■ Given instruction:
Repeat exactly the lines between and including those that contain "lever_tip = pin_centre" and "imported = [obj". Output no other line.
:: Listed records ::
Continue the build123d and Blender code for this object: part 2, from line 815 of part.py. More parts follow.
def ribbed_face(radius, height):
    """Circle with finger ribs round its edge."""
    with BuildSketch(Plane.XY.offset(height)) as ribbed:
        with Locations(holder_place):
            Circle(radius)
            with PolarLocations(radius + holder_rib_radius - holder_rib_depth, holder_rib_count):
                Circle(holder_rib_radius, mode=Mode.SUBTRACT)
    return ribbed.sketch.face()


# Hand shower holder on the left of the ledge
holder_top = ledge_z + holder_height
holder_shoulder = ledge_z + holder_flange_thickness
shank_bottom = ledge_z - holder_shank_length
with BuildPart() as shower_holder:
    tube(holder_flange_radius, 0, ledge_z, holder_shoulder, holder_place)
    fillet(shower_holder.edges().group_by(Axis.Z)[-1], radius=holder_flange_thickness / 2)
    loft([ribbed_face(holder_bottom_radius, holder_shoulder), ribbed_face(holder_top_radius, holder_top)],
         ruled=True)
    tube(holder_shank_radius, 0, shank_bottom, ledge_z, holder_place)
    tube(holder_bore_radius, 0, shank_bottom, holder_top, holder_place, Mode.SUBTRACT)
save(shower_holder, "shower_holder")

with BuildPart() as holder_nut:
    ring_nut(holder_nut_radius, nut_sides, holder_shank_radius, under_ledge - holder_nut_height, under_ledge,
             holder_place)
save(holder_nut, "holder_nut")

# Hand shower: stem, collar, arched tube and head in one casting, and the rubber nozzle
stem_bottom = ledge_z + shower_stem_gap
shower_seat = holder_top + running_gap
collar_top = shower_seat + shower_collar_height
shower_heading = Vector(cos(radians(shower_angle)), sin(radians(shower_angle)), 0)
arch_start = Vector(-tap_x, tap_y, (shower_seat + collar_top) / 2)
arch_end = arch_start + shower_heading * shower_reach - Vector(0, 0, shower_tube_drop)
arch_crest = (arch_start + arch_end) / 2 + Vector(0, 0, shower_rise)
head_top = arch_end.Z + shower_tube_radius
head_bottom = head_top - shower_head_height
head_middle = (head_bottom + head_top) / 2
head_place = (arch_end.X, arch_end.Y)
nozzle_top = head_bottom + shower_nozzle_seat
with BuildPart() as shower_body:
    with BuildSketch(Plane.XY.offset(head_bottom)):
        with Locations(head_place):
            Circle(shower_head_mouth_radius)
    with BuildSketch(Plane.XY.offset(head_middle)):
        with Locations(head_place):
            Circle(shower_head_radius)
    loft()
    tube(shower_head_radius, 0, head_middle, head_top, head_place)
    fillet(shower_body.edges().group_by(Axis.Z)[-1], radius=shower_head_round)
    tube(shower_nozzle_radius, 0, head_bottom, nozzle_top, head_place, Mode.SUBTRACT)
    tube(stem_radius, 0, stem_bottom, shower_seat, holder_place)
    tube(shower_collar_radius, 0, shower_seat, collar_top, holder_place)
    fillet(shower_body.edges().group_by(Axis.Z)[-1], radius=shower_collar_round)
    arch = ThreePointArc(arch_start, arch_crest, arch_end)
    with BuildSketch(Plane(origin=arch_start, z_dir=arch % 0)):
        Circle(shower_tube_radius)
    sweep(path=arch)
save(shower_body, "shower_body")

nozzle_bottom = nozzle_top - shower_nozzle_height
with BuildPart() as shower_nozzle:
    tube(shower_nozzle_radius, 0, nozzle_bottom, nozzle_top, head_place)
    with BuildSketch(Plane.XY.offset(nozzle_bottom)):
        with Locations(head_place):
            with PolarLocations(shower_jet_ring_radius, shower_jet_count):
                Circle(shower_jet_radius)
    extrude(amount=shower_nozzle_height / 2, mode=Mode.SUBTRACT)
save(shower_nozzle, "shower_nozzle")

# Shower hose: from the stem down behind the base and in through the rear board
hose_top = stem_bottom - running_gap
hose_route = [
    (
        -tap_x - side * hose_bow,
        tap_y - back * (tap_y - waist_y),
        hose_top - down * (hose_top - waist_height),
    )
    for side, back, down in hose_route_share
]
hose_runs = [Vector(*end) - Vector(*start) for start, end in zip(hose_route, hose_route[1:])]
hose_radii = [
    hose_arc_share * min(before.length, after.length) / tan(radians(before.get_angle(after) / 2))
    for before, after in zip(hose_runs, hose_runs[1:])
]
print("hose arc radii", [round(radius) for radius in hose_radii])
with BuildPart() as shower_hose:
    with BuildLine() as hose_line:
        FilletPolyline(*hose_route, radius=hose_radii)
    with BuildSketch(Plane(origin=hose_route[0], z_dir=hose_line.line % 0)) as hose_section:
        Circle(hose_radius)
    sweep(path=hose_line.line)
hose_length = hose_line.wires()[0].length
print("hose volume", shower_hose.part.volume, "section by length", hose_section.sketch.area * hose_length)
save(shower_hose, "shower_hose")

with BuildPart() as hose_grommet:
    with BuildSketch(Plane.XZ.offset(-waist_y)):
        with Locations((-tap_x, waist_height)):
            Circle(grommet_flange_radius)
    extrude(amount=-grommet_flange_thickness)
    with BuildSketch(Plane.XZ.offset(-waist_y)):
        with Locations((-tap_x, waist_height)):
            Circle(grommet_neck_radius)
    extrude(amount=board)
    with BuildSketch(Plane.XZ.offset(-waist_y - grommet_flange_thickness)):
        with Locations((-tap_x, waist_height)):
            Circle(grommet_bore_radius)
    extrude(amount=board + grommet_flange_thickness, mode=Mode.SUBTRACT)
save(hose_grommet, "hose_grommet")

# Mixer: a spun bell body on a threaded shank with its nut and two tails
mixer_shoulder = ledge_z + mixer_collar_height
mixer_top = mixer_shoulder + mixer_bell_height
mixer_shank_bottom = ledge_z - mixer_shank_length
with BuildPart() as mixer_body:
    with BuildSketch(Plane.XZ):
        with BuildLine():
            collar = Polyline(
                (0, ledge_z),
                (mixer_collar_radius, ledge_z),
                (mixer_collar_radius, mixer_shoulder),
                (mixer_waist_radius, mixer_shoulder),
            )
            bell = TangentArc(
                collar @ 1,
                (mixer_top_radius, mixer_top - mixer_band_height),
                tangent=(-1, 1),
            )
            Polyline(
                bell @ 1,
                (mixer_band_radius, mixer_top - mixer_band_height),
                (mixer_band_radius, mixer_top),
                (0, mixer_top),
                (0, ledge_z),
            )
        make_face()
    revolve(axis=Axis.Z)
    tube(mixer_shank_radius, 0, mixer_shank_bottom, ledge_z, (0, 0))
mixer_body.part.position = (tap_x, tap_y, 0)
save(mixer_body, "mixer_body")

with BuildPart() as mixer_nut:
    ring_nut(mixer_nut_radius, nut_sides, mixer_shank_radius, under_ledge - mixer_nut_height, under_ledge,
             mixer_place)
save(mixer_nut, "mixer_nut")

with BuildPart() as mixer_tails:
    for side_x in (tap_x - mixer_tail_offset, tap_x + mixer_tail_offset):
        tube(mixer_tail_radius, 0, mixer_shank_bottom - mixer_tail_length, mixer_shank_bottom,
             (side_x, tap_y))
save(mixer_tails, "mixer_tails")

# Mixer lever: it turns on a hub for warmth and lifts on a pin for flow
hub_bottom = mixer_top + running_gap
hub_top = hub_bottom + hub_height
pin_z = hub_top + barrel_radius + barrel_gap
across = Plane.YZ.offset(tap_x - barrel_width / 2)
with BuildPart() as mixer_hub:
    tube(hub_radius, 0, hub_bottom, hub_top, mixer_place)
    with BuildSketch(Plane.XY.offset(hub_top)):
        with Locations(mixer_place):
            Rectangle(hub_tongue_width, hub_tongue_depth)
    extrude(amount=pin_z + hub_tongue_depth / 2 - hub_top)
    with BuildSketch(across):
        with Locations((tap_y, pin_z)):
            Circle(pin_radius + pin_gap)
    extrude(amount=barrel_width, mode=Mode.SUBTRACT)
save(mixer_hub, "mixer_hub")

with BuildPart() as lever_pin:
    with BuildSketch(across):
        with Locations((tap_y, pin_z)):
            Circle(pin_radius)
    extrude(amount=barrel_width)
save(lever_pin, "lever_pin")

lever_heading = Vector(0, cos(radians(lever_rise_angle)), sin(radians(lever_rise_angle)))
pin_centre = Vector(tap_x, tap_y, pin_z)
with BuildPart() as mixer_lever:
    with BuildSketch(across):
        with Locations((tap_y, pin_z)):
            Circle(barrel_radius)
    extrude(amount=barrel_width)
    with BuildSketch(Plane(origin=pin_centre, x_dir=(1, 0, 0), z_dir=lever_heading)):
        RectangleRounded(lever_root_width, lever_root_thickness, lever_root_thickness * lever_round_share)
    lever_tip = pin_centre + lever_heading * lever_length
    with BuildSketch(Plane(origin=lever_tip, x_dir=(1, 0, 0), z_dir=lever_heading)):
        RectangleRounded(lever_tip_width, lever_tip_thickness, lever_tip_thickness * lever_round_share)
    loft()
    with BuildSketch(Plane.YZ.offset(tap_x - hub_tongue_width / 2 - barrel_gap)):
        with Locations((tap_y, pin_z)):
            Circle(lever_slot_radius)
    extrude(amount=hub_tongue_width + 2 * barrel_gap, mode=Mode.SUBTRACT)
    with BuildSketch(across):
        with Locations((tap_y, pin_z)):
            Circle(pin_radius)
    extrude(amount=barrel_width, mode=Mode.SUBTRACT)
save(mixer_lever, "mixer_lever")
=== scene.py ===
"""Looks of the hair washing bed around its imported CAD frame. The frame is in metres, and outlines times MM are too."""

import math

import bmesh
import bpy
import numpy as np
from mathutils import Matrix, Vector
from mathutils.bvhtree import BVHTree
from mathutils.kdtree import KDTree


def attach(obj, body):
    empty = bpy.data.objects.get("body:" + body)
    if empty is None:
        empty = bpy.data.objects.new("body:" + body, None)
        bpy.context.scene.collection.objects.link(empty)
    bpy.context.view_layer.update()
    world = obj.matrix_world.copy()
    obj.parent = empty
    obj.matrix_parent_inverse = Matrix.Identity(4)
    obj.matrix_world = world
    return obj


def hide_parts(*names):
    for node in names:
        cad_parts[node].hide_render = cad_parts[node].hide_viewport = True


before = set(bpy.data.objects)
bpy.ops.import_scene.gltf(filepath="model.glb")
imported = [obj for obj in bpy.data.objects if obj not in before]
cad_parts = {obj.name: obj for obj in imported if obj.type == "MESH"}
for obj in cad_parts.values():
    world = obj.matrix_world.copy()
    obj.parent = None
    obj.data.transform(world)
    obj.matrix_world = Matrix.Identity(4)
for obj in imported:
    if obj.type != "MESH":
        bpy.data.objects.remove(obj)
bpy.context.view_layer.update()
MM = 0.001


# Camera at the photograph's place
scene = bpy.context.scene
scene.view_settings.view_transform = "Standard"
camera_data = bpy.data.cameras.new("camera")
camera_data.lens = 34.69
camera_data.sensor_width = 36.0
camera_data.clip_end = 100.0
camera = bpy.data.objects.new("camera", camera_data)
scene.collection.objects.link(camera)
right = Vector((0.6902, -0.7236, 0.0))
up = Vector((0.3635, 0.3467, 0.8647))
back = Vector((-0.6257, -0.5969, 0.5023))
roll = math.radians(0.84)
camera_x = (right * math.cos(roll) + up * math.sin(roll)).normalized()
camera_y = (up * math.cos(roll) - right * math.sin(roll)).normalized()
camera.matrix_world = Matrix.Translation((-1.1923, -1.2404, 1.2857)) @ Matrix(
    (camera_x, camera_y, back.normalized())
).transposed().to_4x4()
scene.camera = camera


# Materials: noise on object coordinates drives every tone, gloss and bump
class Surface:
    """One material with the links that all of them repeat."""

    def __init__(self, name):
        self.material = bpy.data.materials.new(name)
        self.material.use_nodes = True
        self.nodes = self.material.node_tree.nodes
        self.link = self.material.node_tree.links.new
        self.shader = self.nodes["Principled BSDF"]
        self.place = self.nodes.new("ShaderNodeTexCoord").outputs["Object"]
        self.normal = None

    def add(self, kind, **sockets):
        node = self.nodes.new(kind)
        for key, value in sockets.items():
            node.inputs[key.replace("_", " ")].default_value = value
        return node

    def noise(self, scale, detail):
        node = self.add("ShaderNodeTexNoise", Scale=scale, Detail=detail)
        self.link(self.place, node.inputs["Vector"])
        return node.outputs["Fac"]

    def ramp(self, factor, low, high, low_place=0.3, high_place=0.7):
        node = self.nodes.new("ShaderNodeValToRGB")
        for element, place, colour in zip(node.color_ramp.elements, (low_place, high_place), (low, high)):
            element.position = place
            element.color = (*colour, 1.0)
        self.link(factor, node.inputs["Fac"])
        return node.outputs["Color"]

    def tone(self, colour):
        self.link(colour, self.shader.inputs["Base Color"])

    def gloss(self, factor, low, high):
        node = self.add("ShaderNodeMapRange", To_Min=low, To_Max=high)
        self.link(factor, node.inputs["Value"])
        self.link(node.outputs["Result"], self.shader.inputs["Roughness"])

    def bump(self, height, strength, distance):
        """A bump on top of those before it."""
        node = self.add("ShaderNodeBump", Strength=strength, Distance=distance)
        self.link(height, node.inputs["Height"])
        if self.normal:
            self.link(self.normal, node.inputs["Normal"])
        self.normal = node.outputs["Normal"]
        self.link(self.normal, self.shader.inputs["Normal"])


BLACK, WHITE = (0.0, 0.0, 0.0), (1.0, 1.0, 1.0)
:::
:: Listed records ::
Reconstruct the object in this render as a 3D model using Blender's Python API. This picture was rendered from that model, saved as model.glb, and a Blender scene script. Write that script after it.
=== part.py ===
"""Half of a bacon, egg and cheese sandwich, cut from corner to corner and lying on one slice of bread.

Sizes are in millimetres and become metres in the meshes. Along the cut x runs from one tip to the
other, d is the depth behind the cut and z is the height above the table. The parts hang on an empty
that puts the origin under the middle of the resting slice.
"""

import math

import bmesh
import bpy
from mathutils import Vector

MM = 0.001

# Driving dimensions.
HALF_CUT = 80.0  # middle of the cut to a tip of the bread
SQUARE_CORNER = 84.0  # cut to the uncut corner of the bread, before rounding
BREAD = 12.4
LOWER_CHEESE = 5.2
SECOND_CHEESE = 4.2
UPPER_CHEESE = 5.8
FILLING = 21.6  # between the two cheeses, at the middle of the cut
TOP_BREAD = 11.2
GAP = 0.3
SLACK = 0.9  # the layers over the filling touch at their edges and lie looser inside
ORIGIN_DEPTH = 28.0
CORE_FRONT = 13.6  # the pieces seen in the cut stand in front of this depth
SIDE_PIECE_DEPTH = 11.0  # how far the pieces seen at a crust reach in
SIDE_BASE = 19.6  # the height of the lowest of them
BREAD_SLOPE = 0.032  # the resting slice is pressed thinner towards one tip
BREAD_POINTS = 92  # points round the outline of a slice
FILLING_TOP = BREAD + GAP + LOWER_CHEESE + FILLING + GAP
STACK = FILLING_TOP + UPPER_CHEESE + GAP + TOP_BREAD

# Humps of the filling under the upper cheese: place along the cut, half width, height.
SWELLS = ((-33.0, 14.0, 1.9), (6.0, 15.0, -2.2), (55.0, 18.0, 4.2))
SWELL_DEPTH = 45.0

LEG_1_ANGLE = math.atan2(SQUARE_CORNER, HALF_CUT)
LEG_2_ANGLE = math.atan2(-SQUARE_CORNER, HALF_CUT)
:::
:: Listed records ::
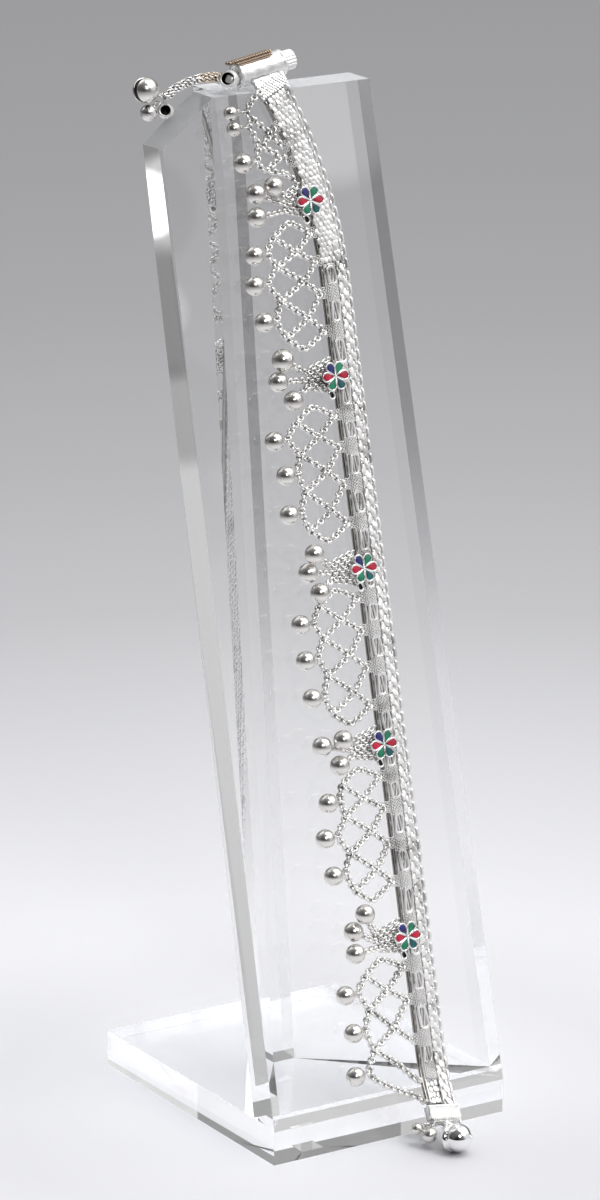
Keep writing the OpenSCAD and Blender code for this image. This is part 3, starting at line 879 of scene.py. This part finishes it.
:::
■ The output:
    lever_tip = pin_centre + lever_heading * lever_length
    with BuildSketch(Plane(origin=lever_tip, x_dir=(1, 0, 0), z_dir=lever_heading)):
        RectangleRounded(lever_tip_width, lever_tip_thickness, lever_tip_thickness * lever_round_share)
    loft()
    with BuildSketch(Plane.YZ.offset(tap_x - hub_tongue_width / 2 - barrel_gap)):
        with Locations((tap_y, pin_z)):
            Circle(lever_slot_radius)
    extrude(amount=hub_tongue_width + 2 * barrel_gap, mode=Mode.SUBTRACT)
    with BuildSketch(across):
        with Locations((tap_y, pin_z)):
            Circle(pin_radius)
    extrude(amount=barrel_width, mode=Mode.SUBTRACT)
save(mixer_lever, "mixer_lever")
=== scene.py ===
"""Looks of the hair washing bed around its imported CAD frame. The frame is in metres, and outlines times MM are too."""

import math

import bmesh
import bpy
import numpy as np
from mathutils import Matrix, Vector
from mathutils.bvhtree import BVHTree
from mathutils.kdtree import KDTree


def attach(obj, body):
    empty = bpy.data.objects.get("body:" + body)
    if empty is None:
        empty = bpy.data.objects.new("body:" + body, None)
        bpy.context.scene.collection.objects.link(empty)
    bpy.context.view_layer.update()
    world = obj.matrix_world.copy()
    obj.parent = empty
    obj.matrix_parent_inverse = Matrix.Identity(4)
    obj.matrix_world = world
    return obj


def hide_parts(*names):
    for node in names:
        cad_parts[node].hide_render = cad_parts[node].hide_viewport = True


before = set(bpy.data.objects)
bpy.ops.import_scene.gltf(filepath="model.glb")
imported = [obj for obj in bpy.data.objects if obj not in before]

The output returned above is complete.